Even a cursory reflection on Luke’s account of the conversation that transpired between Elizabeth and Mary is sufficient to lead us to conclude that it must have been Spirit-inspired and Spirit-filled, alerting us to the reality that God’s Spirit is ever alive and active in our world, even in the most ordinary circumstances, and even in the conversations and meetings in which we engage every day. All this reinforces something that we can easily forget, namely that God’s Spirit is ever at work in our world in new and creative ways and, indeed, can choose us to be the instruments of grace for others.
Let’s not forget that Zechariah was still unable to speak. So, there was no opportunity for him and Joseph to be off in a corner speaking men’s business. What they heard as Mary and Elizabeth exchanged their experiences would surely have left them gobsmacked.
That meeting between Mary and Elizabeth sets the stage for the birth of Jesus, the Messiah, the Christ of God, which becomes the centre of our reflection within a few days. At one level, the Incarnation consists of the factual reality that God has become one of us in the person of Jesus. As one of us, Jesus is our brother. Of equal significance is the almost incredible reality that God’s love for humankind has been given undeservedly, freely and without condition. In contrast, we know that our love is given and shared all too often with conditions attached.

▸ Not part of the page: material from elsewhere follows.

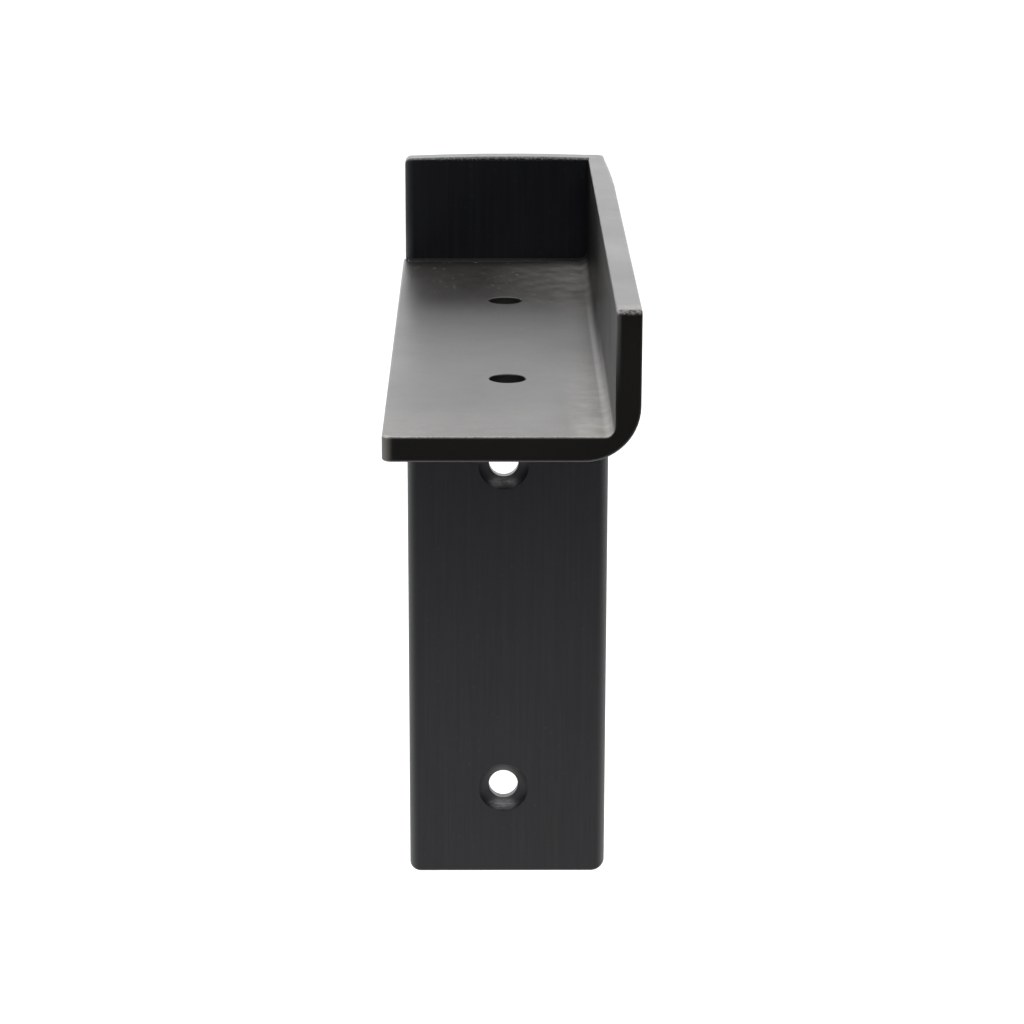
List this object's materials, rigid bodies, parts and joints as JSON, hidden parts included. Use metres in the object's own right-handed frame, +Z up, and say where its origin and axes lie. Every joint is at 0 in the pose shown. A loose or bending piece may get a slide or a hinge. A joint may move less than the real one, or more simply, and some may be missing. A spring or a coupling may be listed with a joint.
{
  "type": "shelf bracket",
  "caption": "Steel end bracket for a wall shelf: an upright wall plate with countersunk screw holes, and a drilled arm whose outer edge is folded up into an upstand beside the board.",
  "frame": {"origin": "on the wall face of the plate, on the plate's centreline, level with the seat that carries the board", "axes": "+X to the right for someone facing the wall, towards the upstand. +Y into the wall, so the wall is the plane Y = 0 and the arm reaches out along -Y. +Z up, so the seat is the plane Z = 0."},
  "size_m": [0.0509, 0.177, 0.1876],
  "materials": {
    "powder_coat": "satin black powder coat over mild steel"
  },
  "bodies": {
    "root": {"wall_plate": "powder_coat", "shelf_arm": "powder_coat", "seat_weld": "powder_coat", "underside_weld": "powder_coat"}
  },
  "joints": []
}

Many of us are familiar with St Irenaeus’ encouraging assertion: “The glory of God is women and men fully alive.” We may be less familiar with another of his observations: “Because of his great love for us, Jesus, the Word of God, became what we are in order to make us what he is himself.” But we have to let him into our lives so that he can engage us in the transformation. Then, with Jesus we might come eventually to say to God: “Here I am, I come to do your will” (Hebrews 10, 7).